• EXERCISE AIM
Would you output the whole listing below, exactly as it reads?

• MATERIAL FOR THE TASK
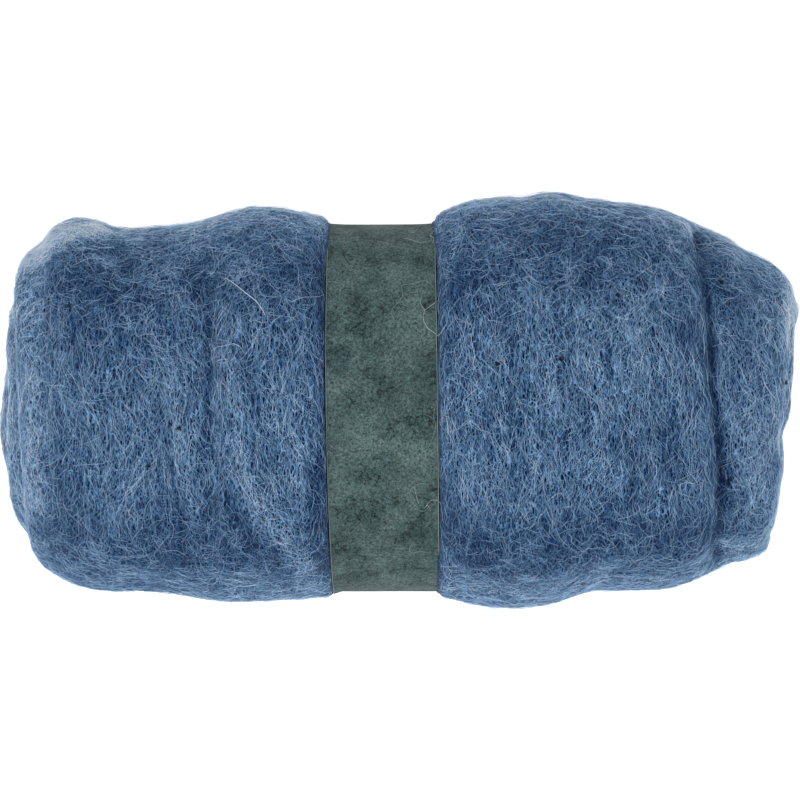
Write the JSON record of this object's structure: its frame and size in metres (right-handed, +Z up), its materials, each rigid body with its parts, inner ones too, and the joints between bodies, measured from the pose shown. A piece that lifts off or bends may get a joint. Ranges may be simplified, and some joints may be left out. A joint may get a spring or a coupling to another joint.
{
  "type": "wool roving roll with paper band",
  "caption": "Soft roll of carded wool roving wound on itself into a bolster shape, drawn in at the waist by a plain paper band; for felting and spinning.",
  "frame": {"origin": "on the surface that the roll lies on, under the middle of its bounding box", "axes": "+X along the roll, +Y across it towards the back, +Z up"},
  "size_m": [0.2788, 0.1458, 0.119],
  "materials": {
    "wool": "matte grey-blue carded wool, loose fine crimped fibres with a pale fuzz at the edges",
    "band": "matte uncoated paper, mottled grey-green"
  },
  "bodies": {
    "root": {"wool_roll": "wool", "paper_band": "band"}
  },
  "joints": []
}
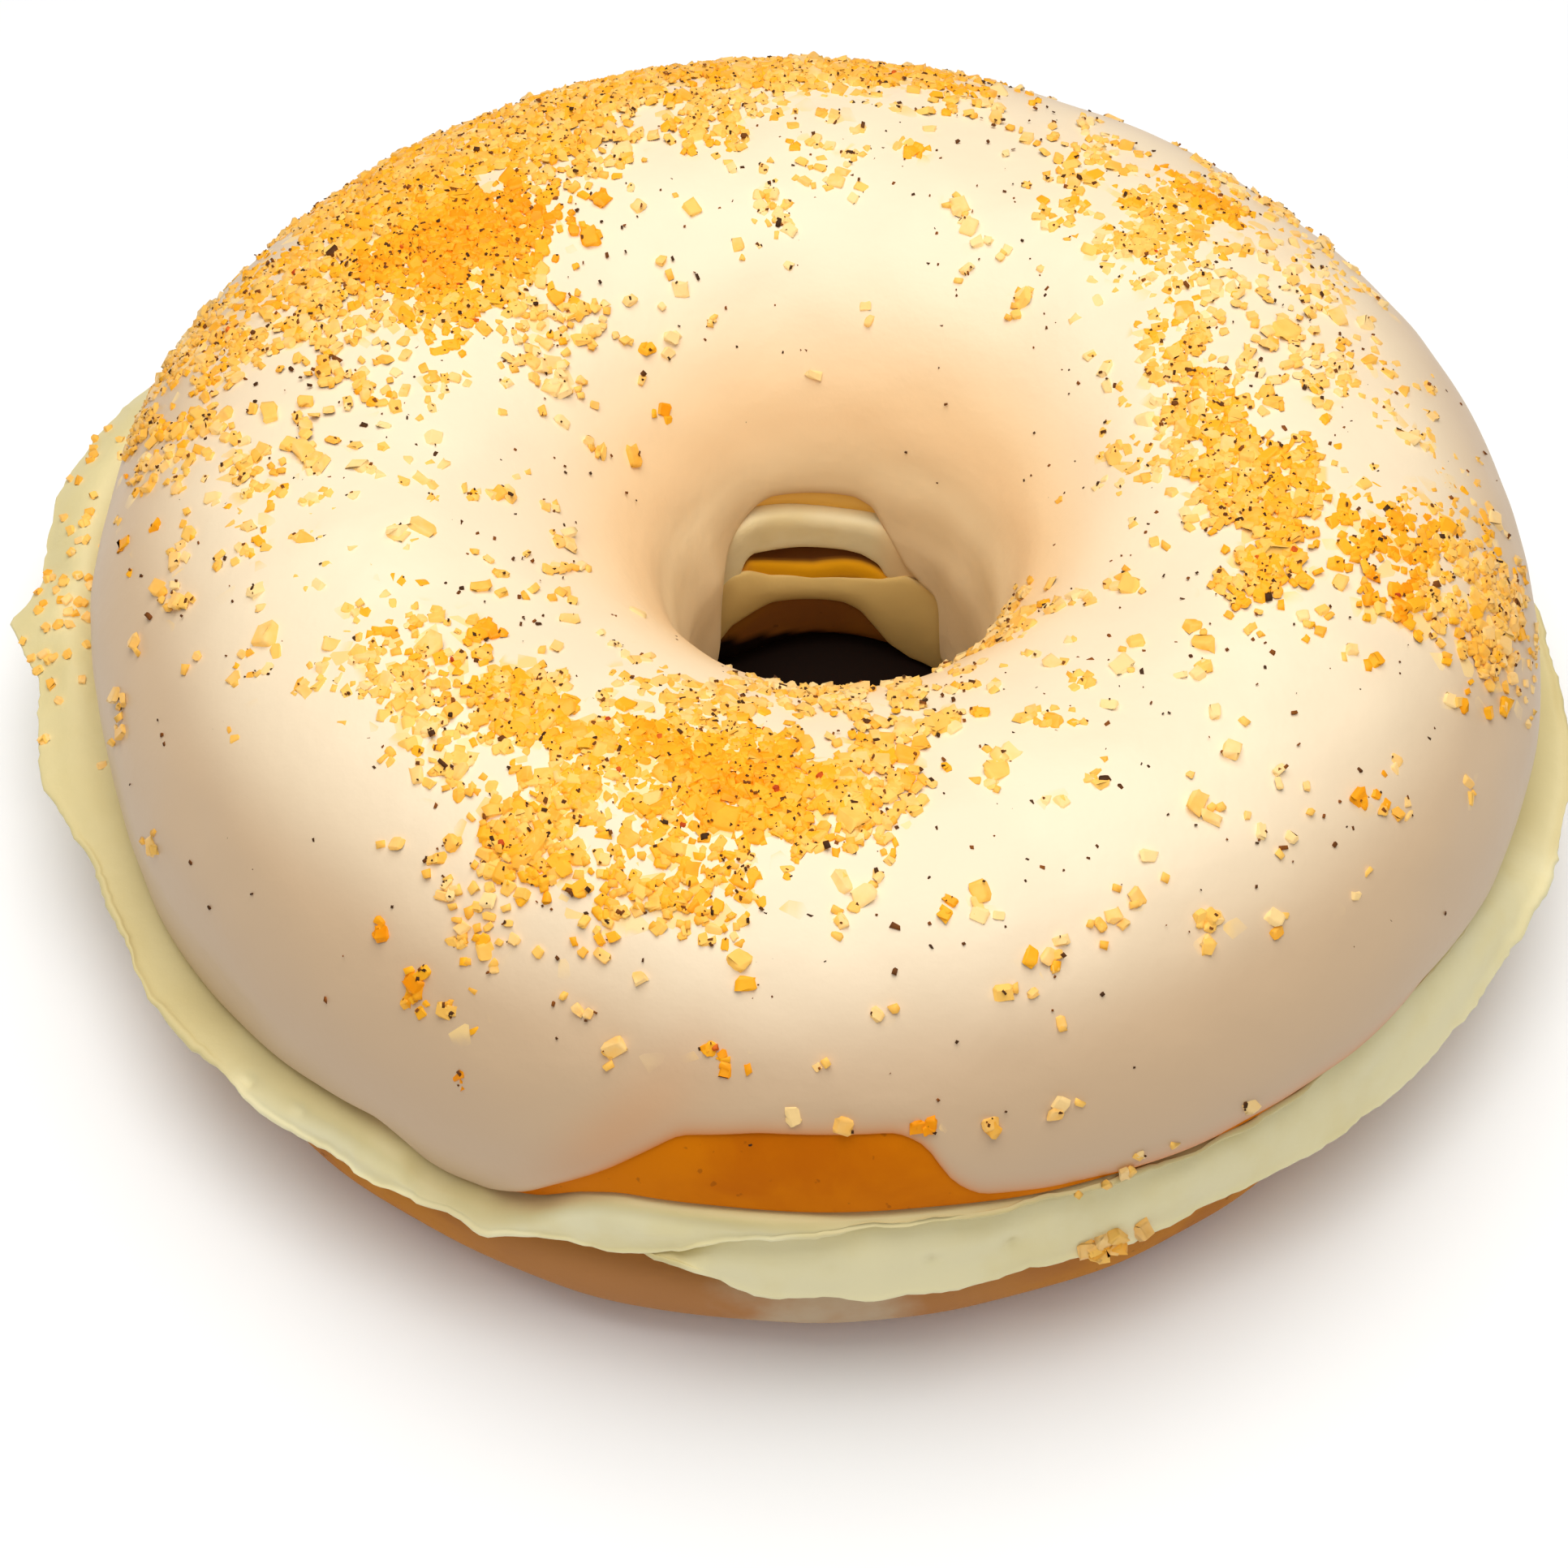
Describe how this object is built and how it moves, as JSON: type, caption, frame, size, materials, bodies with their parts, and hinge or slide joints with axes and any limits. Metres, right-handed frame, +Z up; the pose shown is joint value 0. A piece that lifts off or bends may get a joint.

• FINISHED TASK
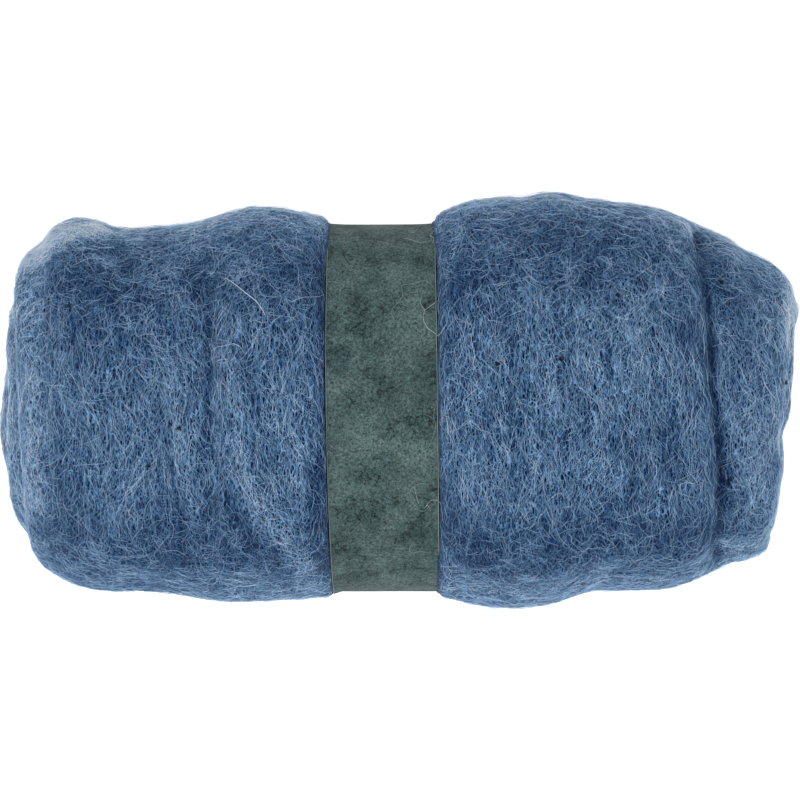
Write the JSON record of this object's structure: its frame and size in metres (right-handed, +Z up), its materials, each rigid body with its parts, inner ones too, and the joints between bodies, measured from the pose shown. A piece that lifts off or bends may get a joint. Ranges may be simplified, and some joints may be left out. A joint may get a spring or a coupling to another joint.
{
  "type": "wool roving roll with paper band",
  "caption": "Soft roll of carded wool roving wound on itself into a bolster shape, drawn in at the waist by a plain paper band; for felting and spinning.",
  "frame": {"origin": "on the surface that the roll lies on, under the middle of its bounding box", "axes": "+X along the roll, +Y across it towards the back, +Z up"},
  "size_m": [0.2788, 0.1458, 0.119],
  "materials": {
    "wool": "matte grey-blue carded wool, loose fine crimped fibres with a pale fuzz at the edges",
    "band": "matte uncoated paper, mottled grey-green"
  },
  "bodies": {
    "root": {"wool_roll": "wool", "paper_band": "band"}
  },
  "joints": []
}
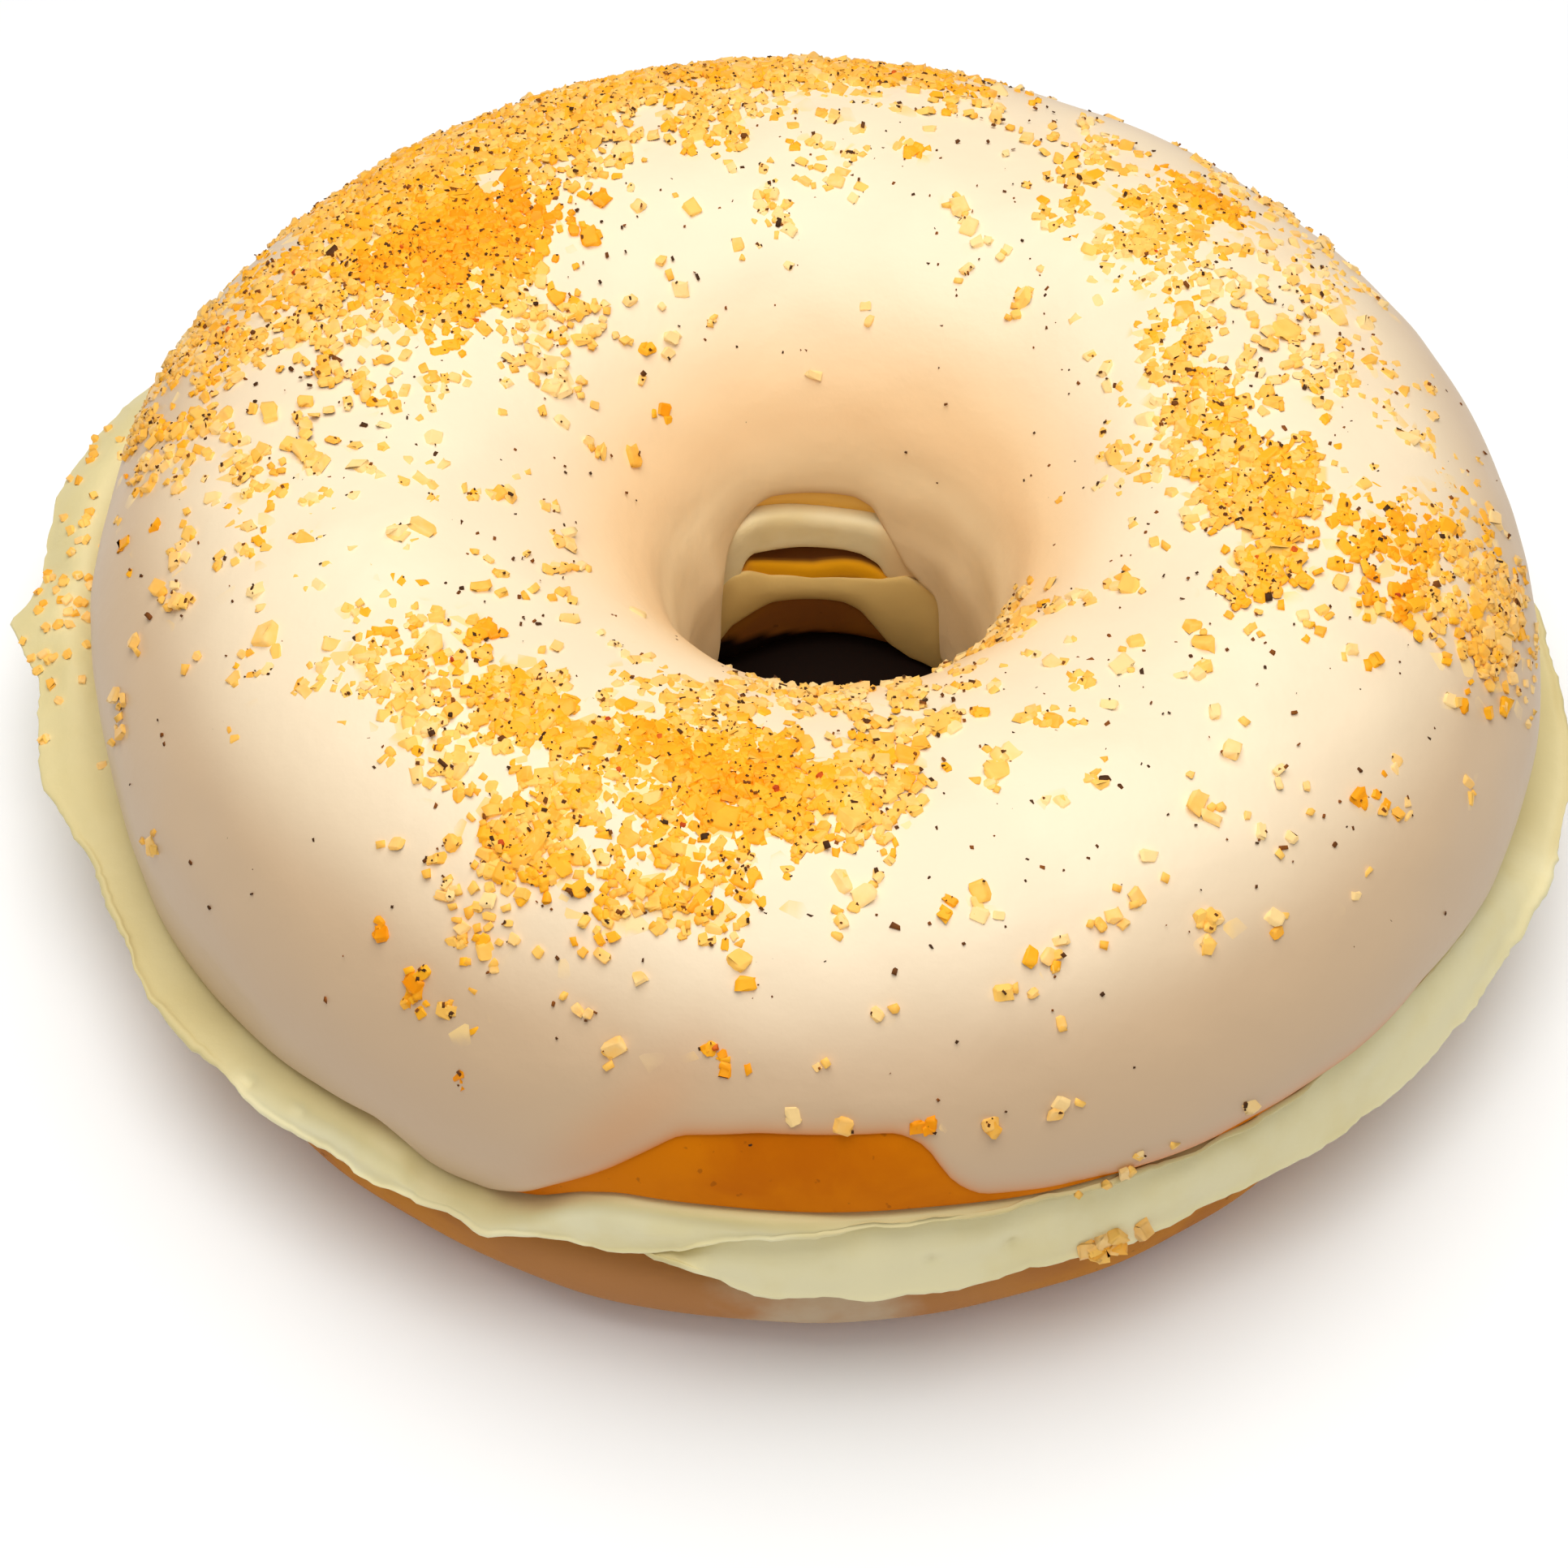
Describe how this object is built and how it moves, as JSON: type, caption, frame, size, materials, bodies with their parts, and hinge or slide joints with axes and any limits. Metres, right-handed frame, +Z up; the pose shown is joint value 0. A piece that lifts off or bends may get a joint.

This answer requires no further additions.